Worters noted that when business owners host a holiday party and serve alcohol as part of the festivities, liquor liability would most likely be covered by their commercial general liability (CGL) policy. “It’s best to check with your insurance agent or broker first,” she said, adding, that “if an employee becomes intoxicated and assaults another employee at the party, the incident might be excluded under the CGL policy.”
 
In addition to a CGL policy, businesses should also consider purchasing an Employment Practices Liability Insurance (EPLI) policy. An EPLI policy will protect a business from discrimination, sexual harassment, emotional distress, and other workplace-related issues. When you buy the coverage, make sure it includes “third-party” coverage. Third-party coverage refers to claims made by non-employees, usually clients or customers, who allege that an employee engaged in wrongful conduct such as sexual harassment or discrimination. This can be important coverage, for example, if someone in management has had too much to drink and makes an inappropriate overture to a client or customer. Without a specific policy endorsement for third-party claims, EPLI policy forms do not cover these types of exposures.
 
“Even innocent flirting or touching can be misconstrued and result in a lawsuit,” explained Worters. 
 
In addition to overtly inappropriate behavior, if someone puts a video clip or picture on YouTube or Facebook that could result in reputational harm, it is also covered under an EPL policy.
 
Over the years, office parties have changed considerably. Alcohol used to flow freely, and employers would sometimes overlook inappropriate conduct, explaining away bad party behavior without taking any action. Today, lawsuits are so rampant that some companies have concluded office parties involving alcohol are not worth the risk. 
 
How to Protect Your Business
If you plan to host a holiday party at which you will be serving alcohol, the I.I.I. offers the following tips to prevent a lawsuit:
 
  1. Advise employees to be responsible. Include a statement on the party invitation and/or circulate a written reminder to all concerned on the responsibilities to drink only in moderation and to avoid driving after drinking.
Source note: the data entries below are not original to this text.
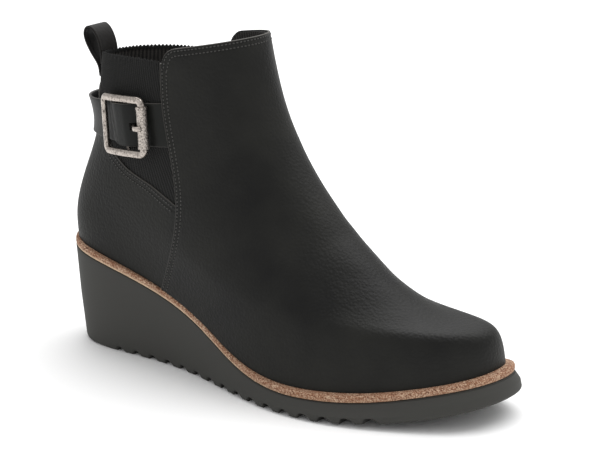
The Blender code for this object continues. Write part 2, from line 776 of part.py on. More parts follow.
def build_roller(finish, frame):
    """The tube that turns on the buckle's front bar."""
    x = BUCKLE_LENGTH / 2.0 - BAR_WIDTH / 2.0
    inner = AXLE_RADIUS + GAP
    half = ROLLER_LENGTH / 2.0
    sides = 16
    profile = ((-half, inner), (-half, ROLLER_RADIUS), (half, ROLLER_RADIUS), (half, inner))
    points = []
    for height, radius in profile:
        for angle in np.linspace(0.0, FULL_TURN, sides, endpoint=False):
            out = BUCKLE_STANDOFF + radius * np.sin(angle)
            points.append(frame.place(x, height, out) + frame.along * (radius * np.cos(angle)))
    faces = grid_faces(4, sides, closed=True)
    last = 3 * sides
    for i in range(sides):
        after = (i + 1) % sides
        faces.append((last + i, last + after, after, i))
    return add_solid("buckle_roller", points, faces, finish)


def flat_strip(path, width, thickness, frame):
    """Rectangular sections along a path in the buckle's frame."""
    path = np.array([(point.along, point.out) for point in path])
    ahead = np.gradient(path, axis=0)
    ahead /= np.linalg.norm(ahead, axis=1, keepdims=True)
    normal = np.stack([-ahead[:, 1], ahead[:, 0]], -1)
    sections = []
    for middle, side in zip(path, normal):
        ring = []
        for across, through in ((-0.5, -0.5), (0.5, -0.5), (0.5, 0.5), (-0.5, 0.5)):
            along, out = middle + side * (through * thickness)
            ring.append(frame.place(along, across * width, out))
        sections.append(np.array(ring))
    return sections


def build_prong(finish, frame):
    """The tongue, from over the centre bar up through the strap to rest on the roller."""
    sections = flat_strip(PRONG_PATH, PRONG_WIDTH, PRONG_THICKNESS, frame)
    return sweep("buckle_prong", sections, finish, closed=False)


def build_slot(frame):
    """A guide block that cuts the strap's hole for the prong."""
    half_width = PRONG_WIDTH / 2.0 + GAP
    points = []
    for along in (SLOT_START, SLOT_END):
        for up in (-half_width, half_width):
            for out in (-SLOT_DEPTH, SLOT_HEIGHT):
                points.append(frame.place(along, up, out))
    faces = [(0, 1, 3, 2), (4, 6, 7, 5), (0, 4, 5, 1), (2, 3, 7, 6), (0, 2, 6, 4), (1, 5, 7, 3)]
    block = add_solid("prong_slot_guide", points, faces, material("guide", (1.0, 0.0, 0.0), 0.5))
    block.hide_render = True
    block.display_type = "WIRE"
    return block


def build_pull_loop(finish):
    """The strip in a loop that leans back, with both of its legs outside the back of the collar."""
    collar = skin(1.0, 0.0, GORE_DEPTH)
    outside = collar[0] - GAP - LOOP_THICKNESS / 2.0
    top = collar[2]
    low = skin(level_at(top - LOOP_TAIL, 0.0), 0.0, GORE_DEPTH)[0] - GAP - LOOP_THICKNESS / 2.0
    outer_leg = [(low, top - LOOP_TAIL), (low - GAP, top - LOOP_TAIL * 0.82)]
    bend = [(outside - LOOP_LEAN * row.lean, top + LOOP_HEIGHT * row.rise) for row in LOOP_BEND]
    path = np.array(outer_leg + bend)
    hug = np.array([1.1, 1.0] + [row.hug for row in LOOP_BEND])
    ahead = np.gradient(path, axis=0)
    ahead /= np.linalg.norm(ahead, axis=1, keepdims=True)
    normal = np.stack([-ahead[:, 1], ahead[:, 0]], -1)
    round_back = (BALL_WIDTH * LAST[-1].widths[0]) ** 2
    round_back /= SOLE_LENGTH * (LAST[-1].front_x - LAST[-1].back_x) / 2.0
    shares = np.linspace(-0.5, 0.5, 5)
    loop = [(share, -0.5) for share in shares] + [(share, 0.5) for share in shares[::-1]]
    sections = []
    for middle, side, curve in zip(path, normal, hug):
        ring = []
        for share, through in loop:
            y = share * LOOP_WIDTH
            x, z = middle + side * (through * LOOP_THICKNESS)
            ring.append((x + curve * y**2 / (2.0 * round_back), y, z))
        sections.append(np.array(ring))
    return sweep("pull_loop", sections, finish, closed=False)


def stand_on_floor(parts, guides):
    """Move everything so that the middle of the parts' box is at x = y = 0."""
    corners = np.concatenate([np.array([v.co for v in part.data.vertices]) for part in parts])
    middle = (corners.min(axis=0) + corners.max(axis=0)) / 2.0
    for piece in parts + guides:
        piece.location.x = -middle[0]
        piece.location.y = -middle[1]


def main():
    """Build the boot."""
    for old in list(bpy.data.objects):
        bpy.data.objects.remove(old, do_unlink=True)
    rubber = material("sole_rubber", (0.045, 0.045, 0.042), 0.75)
    board = material("welt_leatherboard", (0.43, 0.22, 0.11), 0.7)
    leather = material("upper_leather", (0.022, 0.022, 0.020), 0.5)
    lining = material("insole_lining", (0.05, 0.048, 0.045), 0.9)
    strap_leather = material("strap_leather", (0.022, 0.022, 0.020), 0.5)
    loop_leather = material("loop_leather", (0.022, 0.022, 0.020), 0.5)
    nickel = material("buckle_nickel", (0.45, 0.42, 0.40), 0.35, 1.0)
    roller_nickel = material("roller_nickel", (0.45, 0.42, 0.40), 0.4, 1.0)
    prong_nickel = material("prong_nickel", (0.45, 0.42, 0.40), 0.35, 1.0)
    frame = BuckleFrame()
    parts = [build_sole(rubber), build_welt(board), build_upper(leather), build_insole(lining)]
    slot = build_slot(frame)
    parts.append(build_strap(strap_leather, slot, frame))
    centre_bar = build_centre_bar(frame)
    parts.append(build_buckle(nickel, frame, centre_bar))
    parts.append(build_roller(roller_nickel, frame))
    parts.append(build_prong(prong_nickel, frame))
    parts.append(build_pull_loop(loop_leather))
    stand_on_floor(parts, [slot, centre_bar])


main()
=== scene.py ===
"""Looks of a wedge ankle boot for the right foot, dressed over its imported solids.

Metres. +X runs to the toe, +Y to the medial side, +Z up, and the floor is z = 0. Shapes are worked
out with x counted from the heel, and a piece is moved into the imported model's frame as it is made.
The upper's panels come from one last function, skin(level, turn, depth). Its level runs from 0 at
the feather line, where the upper meets the sole, to 1 at the collar. Its turn is an angle round the
foot: 0 at the middle of the heel, half a circle at the toe, on the lateral side first.
"""

import logging
from dataclasses import dataclass
from enum import Enum
from typing import NamedTuple

import bmesh
import bpy
import numpy as np
from mathutils import Matrix, Vector
from mathutils.noise import noise_vector


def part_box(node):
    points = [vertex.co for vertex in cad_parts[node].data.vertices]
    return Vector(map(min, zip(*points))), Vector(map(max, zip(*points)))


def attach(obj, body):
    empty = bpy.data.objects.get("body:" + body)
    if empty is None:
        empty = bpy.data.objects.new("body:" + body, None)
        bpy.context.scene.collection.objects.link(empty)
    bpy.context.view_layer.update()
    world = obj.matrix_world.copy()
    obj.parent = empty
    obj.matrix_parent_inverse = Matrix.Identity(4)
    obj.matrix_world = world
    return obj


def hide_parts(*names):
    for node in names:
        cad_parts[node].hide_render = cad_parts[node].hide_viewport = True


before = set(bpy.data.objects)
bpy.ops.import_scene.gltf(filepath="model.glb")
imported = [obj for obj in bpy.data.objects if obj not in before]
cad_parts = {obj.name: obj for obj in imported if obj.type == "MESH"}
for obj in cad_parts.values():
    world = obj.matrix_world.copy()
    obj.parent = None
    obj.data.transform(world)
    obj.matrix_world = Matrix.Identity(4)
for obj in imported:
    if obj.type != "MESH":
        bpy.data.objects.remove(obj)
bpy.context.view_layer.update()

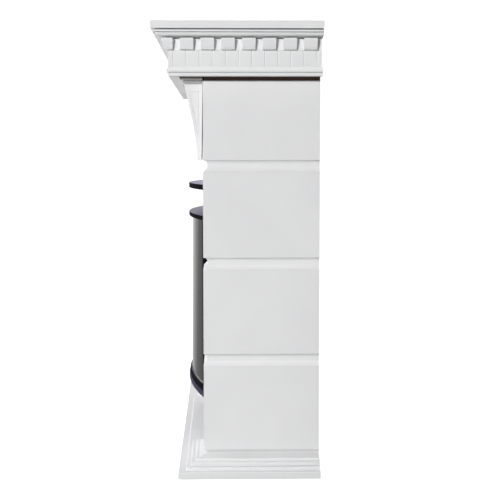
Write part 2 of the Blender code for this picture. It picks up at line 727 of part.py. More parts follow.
def grille(foot, top):
    """The slotted panel at the back of the warm air outlet."""
    half = STOVE_HALF - FIREBOX_SIDE_INSET
    back = STOVE_FACE
    item = box("stove_outlet_grille", (-half, back - GRILLE_THICK, foot), (half, back, top), black_enamel)
    bm = bmesh.new()
    pitch = 2 * half / (GRILLE_SLOTS + 1)
    row_pitch = (top - foot) / (GRILLE_SLOT_ROWS + 1)
    for i in range(GRILLE_SLOTS):
        x = -half + (i + 1) * pitch
        for row in range(GRILLE_SLOT_ROWS):
            z = foot + (row + 1) * row_pitch
            add_cube(bm, (x - GRILLE_SLOT_WIDTH / 2, back - 2 * GRILLE_THICK, z - GRILLE_SLOT_HEIGHT / 2),
                     (x + GRILLE_SLOT_WIDTH / 2, back + GRILLE_THICK, z + GRILLE_SLOT_HEIGHT / 2))
    cut(item, add_object("grille_slots", bm, None, CUTTERS))


def firebox(foot, top):
    """The sheet metal box behind the glass, open to the front."""
    half = STOVE_HALF - FIREBOX_SIDE_INSET
    front = STOVE_FACE + FIT
    back = STOVE_FACE + FIREBOX_DEPTH
    item = box("stove_firebox", (-half, front, foot), (half, back, top), black_enamel)
    bm = bmesh.new()
    wall = FIREBOX_WALL
    add_cube(bm, (-half + wall, front - wall, foot + wall), (half - wall, back - wall, top - wall))
    cut(item, add_object("firebox_hollow", bm, None, CUTTERS))


shelf()
crown()
dentils()
frieze()
bead()
pilasters()
corbels()
opening_boards()
plinth()
base_mouldings()
stove()
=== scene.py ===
"""The look of a white fireplace surround with a bow-fronted electric stove.

Lengths are in metres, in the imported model's frame: X along the width, -Y the front, +Z up.
"""
import json
import math

import bmesh
import bpy
from mathutils import Matrix, Vector


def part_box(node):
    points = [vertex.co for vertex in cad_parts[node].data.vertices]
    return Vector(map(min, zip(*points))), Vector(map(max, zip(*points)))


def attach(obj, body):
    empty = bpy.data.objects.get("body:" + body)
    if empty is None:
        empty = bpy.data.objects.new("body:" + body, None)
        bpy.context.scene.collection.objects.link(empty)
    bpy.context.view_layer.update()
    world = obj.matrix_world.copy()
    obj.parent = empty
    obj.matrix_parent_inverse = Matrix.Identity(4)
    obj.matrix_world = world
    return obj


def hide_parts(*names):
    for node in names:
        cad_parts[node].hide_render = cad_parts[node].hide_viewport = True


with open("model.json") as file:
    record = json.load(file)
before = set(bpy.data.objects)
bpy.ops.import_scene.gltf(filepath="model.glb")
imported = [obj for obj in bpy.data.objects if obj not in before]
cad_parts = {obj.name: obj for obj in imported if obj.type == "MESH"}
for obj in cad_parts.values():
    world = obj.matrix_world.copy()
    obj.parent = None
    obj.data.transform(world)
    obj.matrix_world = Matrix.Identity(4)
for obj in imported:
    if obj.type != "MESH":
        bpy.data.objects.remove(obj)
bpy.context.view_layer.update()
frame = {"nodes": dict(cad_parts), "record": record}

nodes = frame["nodes"]


# Shader nodes

def ramp(tree, source, stops):
    """Maps a value to colours, each stop a position and a colour."""
    node = tree.nodes.new("ShaderNodeValToRGB")
    elements = node.color_ramp.elements
    while len(elements) < len(stops):
        elements.new(0.5)
    for element, (position, colour) in zip(elements, stops):
        element.position = position
        element.color = (*colour, 1.0)
    tree.links.new(source, node.inputs["Fac"])
    return node.outputs["Color"]


def range_of(tree, source, low, high, start, end):
    """Maps a value between two limits to another range, held at its ends."""
    node = tree.nodes.new("ShaderNodeMapRange")
    node.interpolation_type = "SMOOTHSTEP"
    for socket, value in (("From Min", low), ("From Max", high), ("To Min", start), ("To Max", end)):
        node.inputs[socket].default_value = value
    tree.links.new(source, node.inputs["Value"])
    return node.outputs["Result"]


def height_of(tree, vector):
    """The Z of a vector."""
    node = tree.nodes.new("ShaderNodeSeparateXYZ")
    tree.links.new(vector, node.inputs["Vector"])
    return node.outputs["Z"]


def calculate(tree, operation, first, second):
    """One sum with two values."""
    node = tree.nodes.new("ShaderNodeMath")
    node.operation = operation
    tree.links.new(first, node.inputs[0])
    tree.links.new(second, node.inputs[1])
    return node.outputs["Value"]


def blend_colours(tree, blend, factor, first, second):
    """Mixes two colours, each part of it an output or a fixed value."""
    node = tree.nodes.new("ShaderNodeMix")
    node.data_type = "RGBA"
    node.blend_type = blend
    for socket, source in (("Factor", factor), ("A", first), ("B", second)):
        if isinstance(source, bpy.types.NodeSocket):
            tree.links.new(source, node.inputs[socket])
        else:
            node.inputs[socket].default_value = source
    return node.outputs["Result"]


def mix_shaders(tree, factor, first, second):
    """The first shader where the factor is 0, the second where it is 1."""
    node = tree.nodes.new("ShaderNodeMixShader")
    for i, source in enumerate((factor, first, second)):
        tree.links.new(source, node.inputs[i])
    return node.outputs["Shader"]


def noise(tree, scale, detail=3.0, roughness=0.5):
    """A noise pattern in object space, in metres."""
    coords = tree.nodes.new("ShaderNodeTexCoord")
    node = tree.nodes.new("ShaderNodeTexNoise")
    node.inputs["Scale"].default_value = scale
    node.inputs["Detail"].default_value = detail
    node.inputs["Roughness"].default_value = roughness
    tree.links.new(coords.outputs["Object"], node.inputs["Vector"])
    return node.outputs["Fac"]


def bump(tree, shader, height, strength, distance):
    """A fine relief on the surface."""
    node = tree.nodes.new("ShaderNodeBump")
    node.inputs["Strength"].default_value = strength
    node.inputs["Distance"].default_value = distance
    tree.links.new(height, node.inputs["Height"])
    tree.links.new(node.outputs["Normal"], shader.inputs["Normal"])


# Materials

def new_material(name, roughness):
    """A plain Principled material, with its node tree and shader."""
    material = bpy.data.materials.new(name)
    material.use_nodes = True
    shader = material.node_tree.nodes["Principled BSDF"]
    shader.inputs["Roughness"].default_value = roughness
    return material, material.node_tree, shader


def white_paint():
    """Satin white paint with a faint roller texture and hardly any change of tone."""
    material, tree, shader = new_material("white_paint", 0.42)
    tone = ramp(tree, noise(tree, 7.0), [(0.3, (0.80, 0.80, 0.805)), (0.7, (0.83, 0.83, 0.832))])
    tree.links.new(tone, shader.inputs["Base Color"])
    bump(tree, shader, noise(tree, 900.0, 2.0), 0.06, 0.0003)
    return material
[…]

  2. Emphasize to management that they must lead by example.
  3. Hold the party at an offsite location. If problems do arise, it is better that they occur away from the business premises. Depending on the state, the liability will generally be on the restaurant than the company. However, it is not unusual for an employer to be named as a defendant in a civil lawsuit if an intoxicated employee leaves any company-sponsored event and injures himself or herself or another person as a result.
  4. Do not pay for alcoholic drinks. Guest will drink less if they have to pay for the drinks themselves.
  5. If you feel you must furnish alcoholic beverages, consider a drink voucher system to limit the number of drinks served. Or, serve alcohol for only a short period.
  6. Consider hiring a professional bartender. Most bartenders are trained to recognize signs of intoxication and will limit consumption by partygoers.
  7. Offer non-alcoholic beverages and always serve food. It is proven that food can help counter the effects of alcohol.
  8. Do not serve alcohol to minors
  9. Stop serving liquor toward the end of the evening and switch to coffee, tea and soft drinks.
  10. Arrange alternative transportation. Anticipate the need for alternative transportation for all employees and guests and make special transportation arrangements in advance of the party. Encourage all employees and guests to make use of the alternative transportation if they consume any alcohol.
 

Worters advised business owners to talk with their insurance agent or company representative about their liability insurance coverage and any exclusions, conditions or limitations to their policies for this kind of risk. “Appropriate liability insurance coverage is necessary. In some cases special event coverage may be available that will cover both liquor liability and other liability exposures specific to the event.”